Single-member LLCs do not receive charging order exclusivity in Florida. After the Florida Supreme Court’s decision in Olmstead v. FTC, 44 So. 3d 76 (Fla. 2010), the legislature rewrote the LLC statute in 2013 to draw a clear line between single-member and multi-member LLCs. A creditor of a single-member LLC can petition the court to foreclose and purchase the sole member’s entire interest if a charging order alone will not satisfy the judgment within a reasonable time.

If foreclosure occurs, the creditor replaces the debtor as the sole member and gains full control of the LLC and its assets. Converting a single-member LLC to a multi-member structure eliminates this exposure.
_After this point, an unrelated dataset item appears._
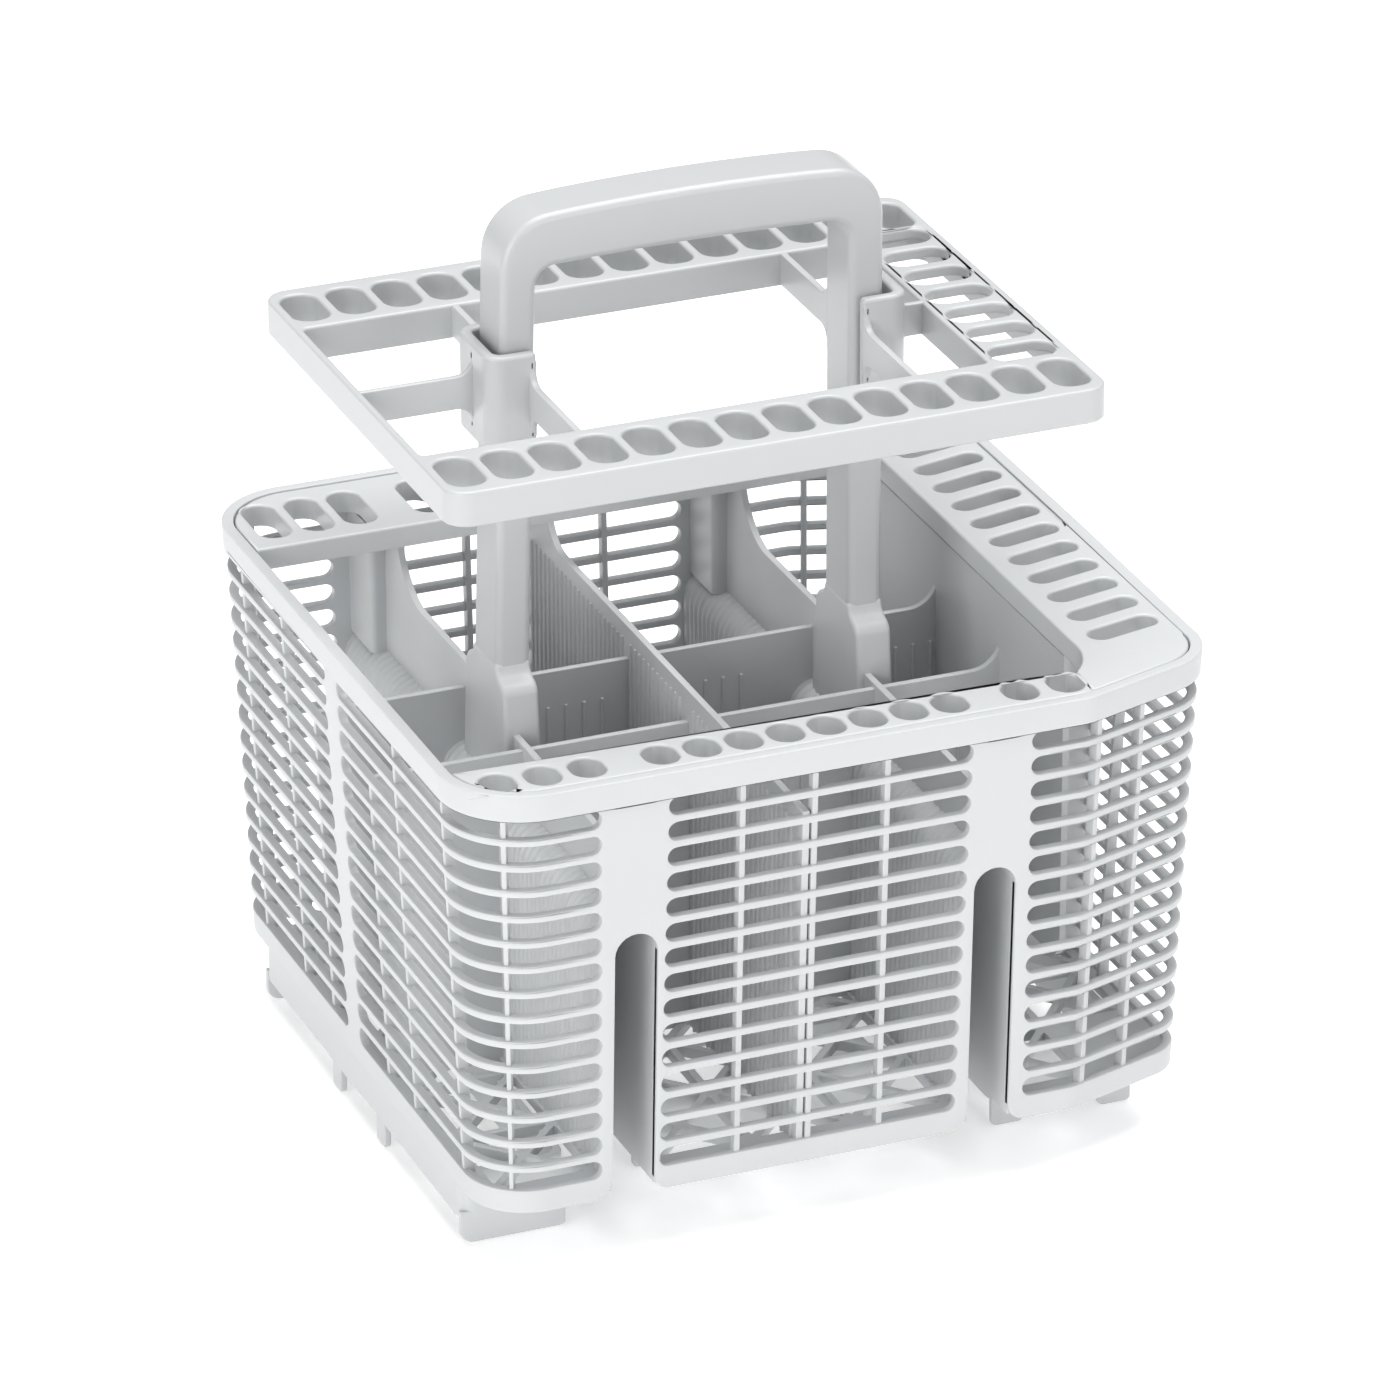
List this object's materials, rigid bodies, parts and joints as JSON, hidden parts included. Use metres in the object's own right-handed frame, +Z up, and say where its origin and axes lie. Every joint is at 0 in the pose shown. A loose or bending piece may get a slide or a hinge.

How Charging Order Protection Works

A charging order against a multi-member LLC creates a lien on the debtor-member’s transferable interest—the right to receive distributions. The LLC must pay over to the creditor any distributions that would otherwise go to the debtor-member, but that is the extent of it.

If the LLC makes no distributions, the creditor receives nothing. The operating agreement governs when and whether distributions are made, and the non-debtor members have no obligation to authorize distributions simply because a creditor holds a charging order. The LLC can continue operating, retaining earnings, and reinvesting without making any distributions to members.

The creditor holding a charging order has no management rights, no voting rights, no right to inspect the LLC’s books, and no ability to force the LLC to take any action. In practice, this limited position often motivates creditors to negotiate settlements for less than the full judgment amount rather than wait indefinitely for distributions that may never come.

What Is the Minimum Ownership for the Second Member?

Florida law does not establish a minimum percentage that a second member must hold. There is no bright-line rule requiring 5%, 10%, or any specific threshold. The statute simply requires more than one member.

Courts may scrutinize the legitimacy of the multi-member structure when the second member’s interest is negligible. If the second member holds a fraction of one percent, receives no distributions, and has no meaningful role in the LLC, a court could conclude the multi-member designation is a formality without substance. The risk increases when the second member is a close family member who paid nothing for the interest and has no involvement in operations.

Most practitioners recommend that the second member hold at least 5% of the LLC’s equity interest. This threshold is not legally required, but it provides a reasonable basis for arguing that the second member has a genuine economic stake. The second member should receive proportional distributions when distributions are made, and the operating agreement should reflect the member’s actual rights and obligations.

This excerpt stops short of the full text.